Standard abbreviations
- ISO 4: Armed Forces Soc.

Indexing
- ISSN: 0095-327X (print) 1556-0848 (web)
- LCCN: 74648333
- OCLC no.: 01796471

Links
- Journal homepage; Online access; Online archive;

= Armed Forces & Society =

Academic journal

Armed Forces & Society is a quarterly peer-reviewed academic publication that publishes articles and book reviews on a wide variety of topics including civil–military relations, military sociology, veterans, military psychology, military institutions, conflict management, peacekeeping, conflict resolution, military contracting, terrorism, gender related issues, military families and military ethics. It is the official publication of the Inter-University Seminar on Armed Forces and Society and published by SAGE Publications. The current editor-in-chief is Ori Swed (Texas Tech University).

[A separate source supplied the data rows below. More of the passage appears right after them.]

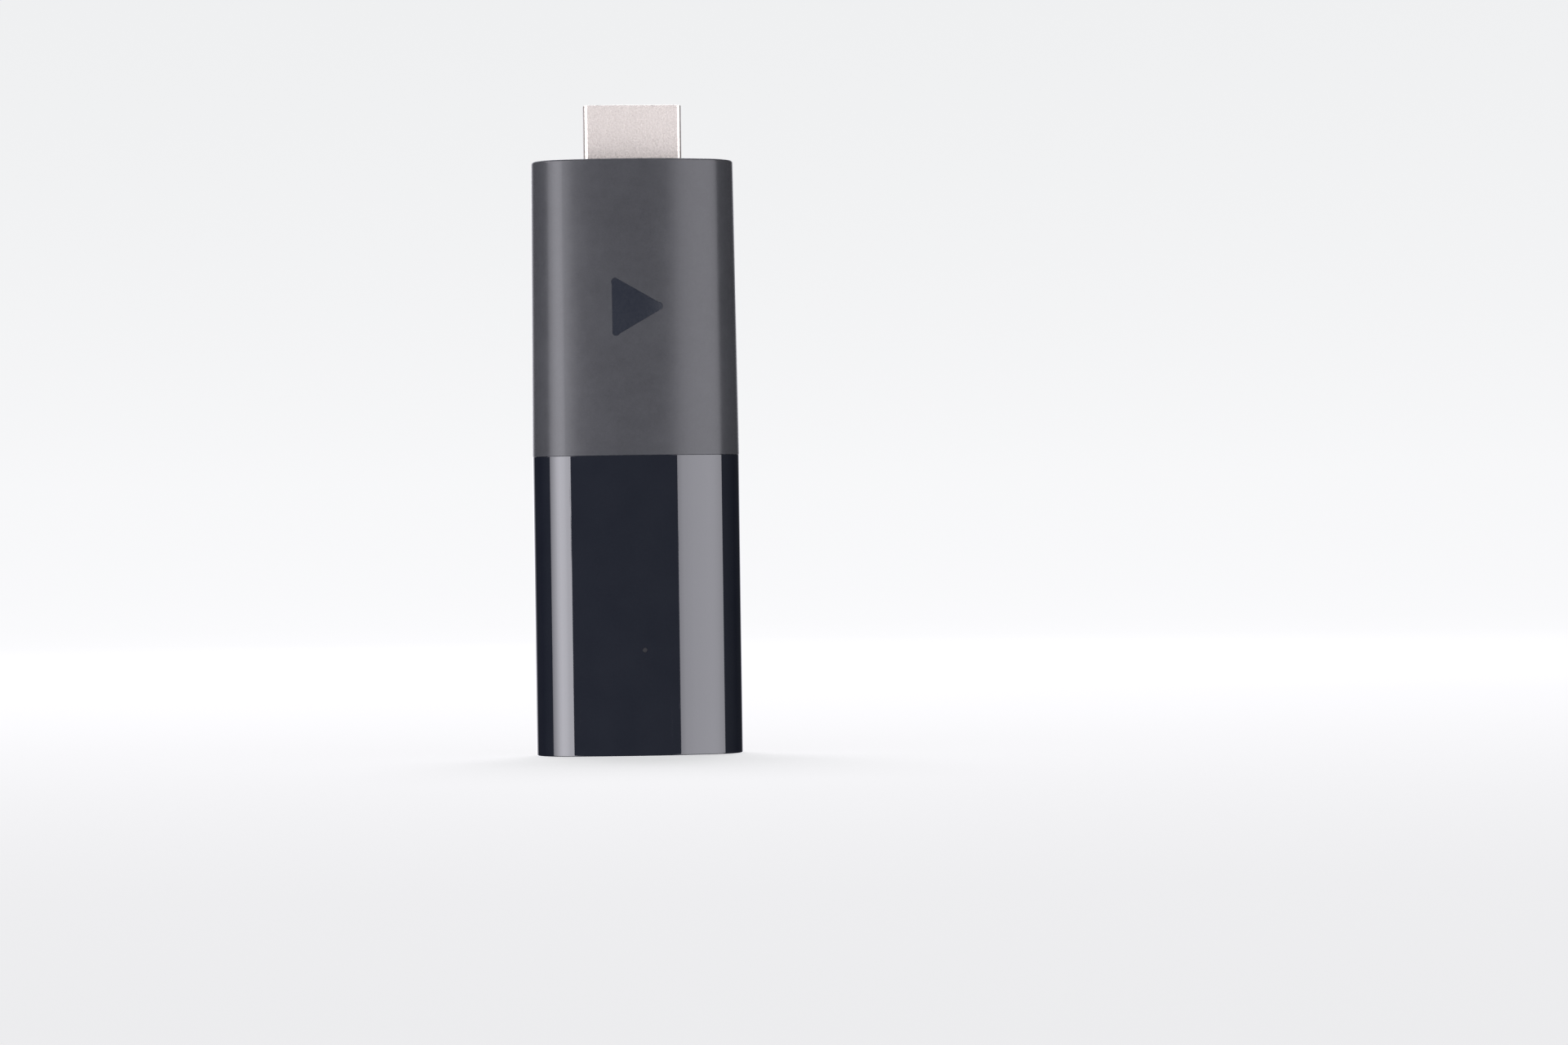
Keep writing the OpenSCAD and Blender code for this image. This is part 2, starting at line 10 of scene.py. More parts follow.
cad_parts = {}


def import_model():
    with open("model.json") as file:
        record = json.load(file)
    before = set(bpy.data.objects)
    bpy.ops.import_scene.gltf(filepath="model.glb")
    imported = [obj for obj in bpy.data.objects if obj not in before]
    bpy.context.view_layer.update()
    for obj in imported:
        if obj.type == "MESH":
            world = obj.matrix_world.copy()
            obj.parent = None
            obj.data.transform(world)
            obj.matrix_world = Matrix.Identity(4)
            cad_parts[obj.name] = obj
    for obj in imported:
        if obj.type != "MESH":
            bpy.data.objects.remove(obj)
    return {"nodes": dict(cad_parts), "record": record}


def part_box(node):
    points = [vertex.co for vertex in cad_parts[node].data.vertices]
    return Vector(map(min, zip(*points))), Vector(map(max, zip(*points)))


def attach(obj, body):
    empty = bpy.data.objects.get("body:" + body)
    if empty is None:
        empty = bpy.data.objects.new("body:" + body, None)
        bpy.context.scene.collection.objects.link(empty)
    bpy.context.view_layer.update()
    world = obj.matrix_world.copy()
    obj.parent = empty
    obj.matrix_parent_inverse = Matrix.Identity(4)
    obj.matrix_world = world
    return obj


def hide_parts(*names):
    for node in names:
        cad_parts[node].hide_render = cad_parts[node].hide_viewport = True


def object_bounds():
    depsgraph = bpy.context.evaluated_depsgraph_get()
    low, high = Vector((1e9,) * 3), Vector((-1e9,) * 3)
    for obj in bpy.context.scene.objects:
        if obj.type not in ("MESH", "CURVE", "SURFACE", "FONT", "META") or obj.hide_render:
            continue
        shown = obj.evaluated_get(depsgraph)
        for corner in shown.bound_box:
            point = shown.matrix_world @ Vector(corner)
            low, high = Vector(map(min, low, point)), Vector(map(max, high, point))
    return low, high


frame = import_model()
CAD_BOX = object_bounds()
MM = 0.001

# ---- camera: where the viewer stands, in metres and degrees ----
LENS_MM = 120.0
SENSOR_MM = 36.0
VIEW_DISTANCE = 0.7473
VIEW_AZIMUTH = -3.69
EYE_HEIGHT = 0.0302
PAN = -1.611
TILT = 0.199
ROLL = -0.804

# ---- light: azimuth 0 is the front, and 90 is the stick's +X side ----
BOX_DISTANCE = 0.62
BOX_HEIGHT = 1.3
# upright softboxes: pairs of azimuth and brightness across each
SOFTBOXES = {
    "right_softbox": (
        (22.3, 4.6), (25.0, 5.9), (30.0, 6.4), (38.0, 6.7), (48.0, 6.4), (58.0, 5.8), (68.5, 4.9),
    ),
    "left_softbox": (
        (-79.0, 3.4), (-73.0, 5.2), (-66.0, 7.0), (-58.0, 9.4),
        (-50.0, 10.6), (-40.0, 10.2), (-34.0, 9.4), (-30.3, 8.4),
    ),
    "back_softbox": ((150.0, 0.6), (163.0, 1.2), (180.0, 2.6), (197.0, 1.2), (210.0, 0.6)),
}
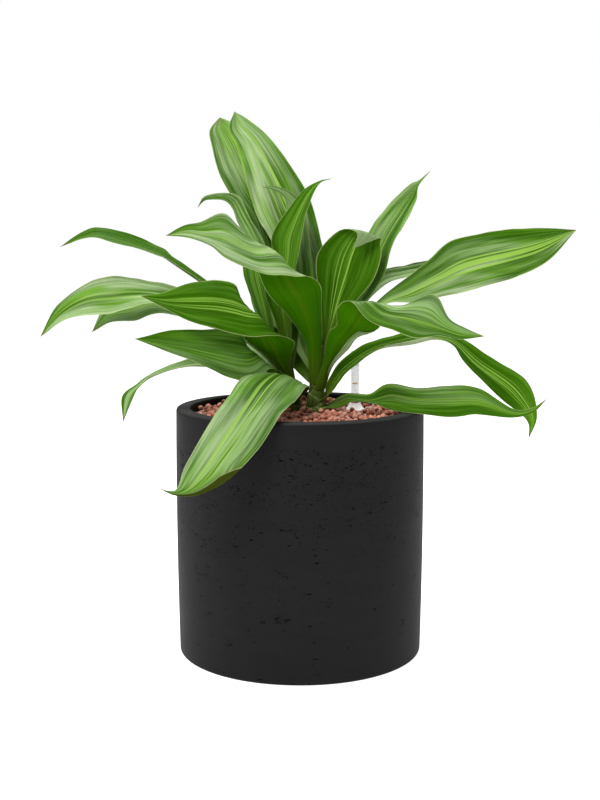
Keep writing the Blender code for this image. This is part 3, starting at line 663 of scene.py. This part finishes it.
def upper_paint():
    """The upper face: glossy green with darker threads and lime streaks, and painted sheen in long pale
    patches.

    Bands, threads and hairs are noises stretched along the blade, each finer than the one before. The
    painted sheen is a weighted sum of three such noises; it hides the threads and brings out pale hairs as
    painted highlights. Where the painted light is low, the bands and threads are darker, as painted shade.
    """
    paint = Paint("leaf_upper_face", Specular_IOR_Level=0.20, Specular_Tint=LEAF_SHEEN)
    across, along, run, streaks, lime, painted_light, dry, width, _ = leaf_grain(paint)
    bands, threads, hairs = streaks(1.8, 8, 2), streaks(9, 11, 2), streaks(25, 14, 2)
    patches = streaks(1.3, 9, 2) * 0.56 + streaks(5, 14, 2) * 0.26 + streaks(20, 20, 2) * 0.18
    # Painted sheen: pale patches that stand for glossy highlights on the blade
    painted_sheen = (paint.step(patches, 0.42, 0.60) * 0.86 + 0.03) * paint.math("MINIMUM", painted_light, 1.0)
    # Painted light and shade: the green bands are lighter where the painted light is high and darker where
    # it is low
    light = paint.step(bands, 0.40, 0.62) * (painted_light * 0.55 + 0.45)
    colour = paint.mix(light, (0.026, 0.108, 0.0004), (0.130, 0.330, 0.018))
    colour = paint.mix(paint.step(threads, 0.50, 0.70) * 0.24, colour, (0.18, 0.37, 0.040))
    colour = paint.mix(painted_sheen, colour, (0.46, 0.58, 0.33))
    # Dark threads of the blade's own, stronger as painted shade where the painted light is low
    dark = paint.step(threads, 0.49, 0.34) * (0.85 - painted_light * 0.6)
    colour = paint.mix(dark, colour, (0.024, 0.088, 0.0005))
    fine = paint.step(width, 0.005, 0.014) * 0.32
    colour = paint.mix(paint.step(hairs, 0.48, 0.32) * fine, colour, (0.022, 0.085, 0.0006))
    # Pale hairs where the painted light is high, as painted highlights
    colour = paint.mix(paint.step(hairs, 0.54, 0.72) * fine * painted_light, colour, (0.42, 0.60, 0.24))
    colour = paint.mix(lime * 0.80, colour, (0.35, 0.60, 0.090))
    paint.put("Roughness", 0.54 + threads * 0.14 - painted_light * 0.20)
    return finish_leaf(paint, colour, across, along, run, threads, hairs, dry, width)


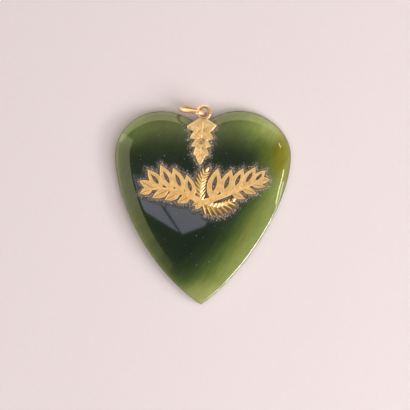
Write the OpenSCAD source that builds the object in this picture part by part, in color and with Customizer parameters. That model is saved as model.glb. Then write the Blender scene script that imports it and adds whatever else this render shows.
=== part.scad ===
// Heart pendant: a polished green stone heart with a gold leaf bail, a rivet, a jump ring
// and a pierced gold spray of leaves. It lies on its back: the back is at z = 0, the face
// looks along +Z and the cleft is towards +Y. Sizes are in millimetres.

/* [Heart stone] */
// Half the width of the heart at its widest
stone_half_w = 19.9; // [18:0.1:22]
// Height of the widest place above the middle of the heart
widest_y = 11.8; // [10:0.1:13]
// Distance of the tip below the middle of the heart
tip_drop = 22; // [20:0.5:24]
// How far the tip leans to the left
tip_lean = 0.45; // [0:0.05:1]
// Height of the bottom of the cleft above the middle of the heart
cleft_y = 18.3; // [17.5:0.1:19]
// How far the cleft lies to the left
cleft_lean = 0.6; // [0:0.1:1]
// Thickness of the stone
stone_t = 4; // [3.6:0.1:4.1]
// Slope of the rounded shoulder where it meets the upright side, in degrees
shoulder_slope = 47; // [45:0.5:49]
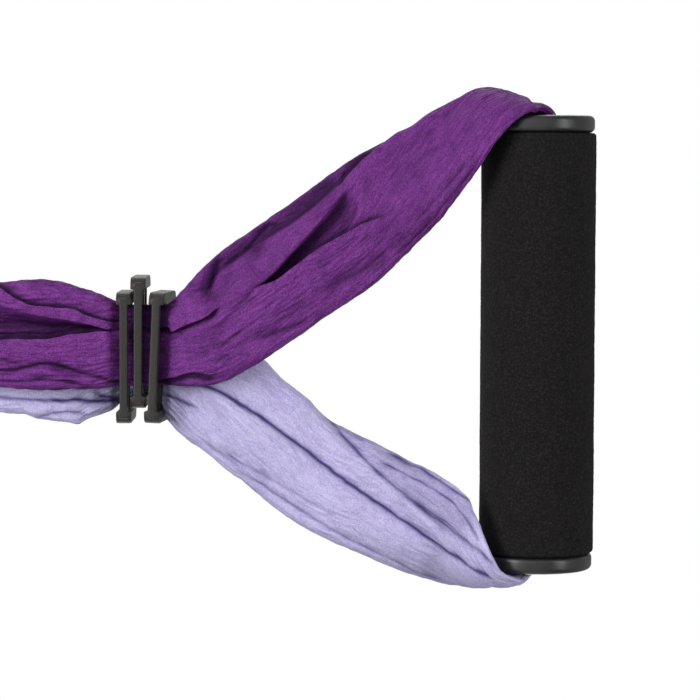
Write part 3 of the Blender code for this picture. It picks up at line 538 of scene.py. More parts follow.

The journal was established in 1974 by Morris Janowitz (University of Chicago) and became the "first professional journal to focus on the connection between the military and society in an international and interdisciplinary way."

==Abstracting and indexing==
According to the Journal Citation Reports, the journal has a 2024 impact factor of 1.7.

==Editors-in-chief==
The following persons are or have been editors-in-chief:
- Morris Janowitz (1973–1983)
- David R. Segal (1983–1989)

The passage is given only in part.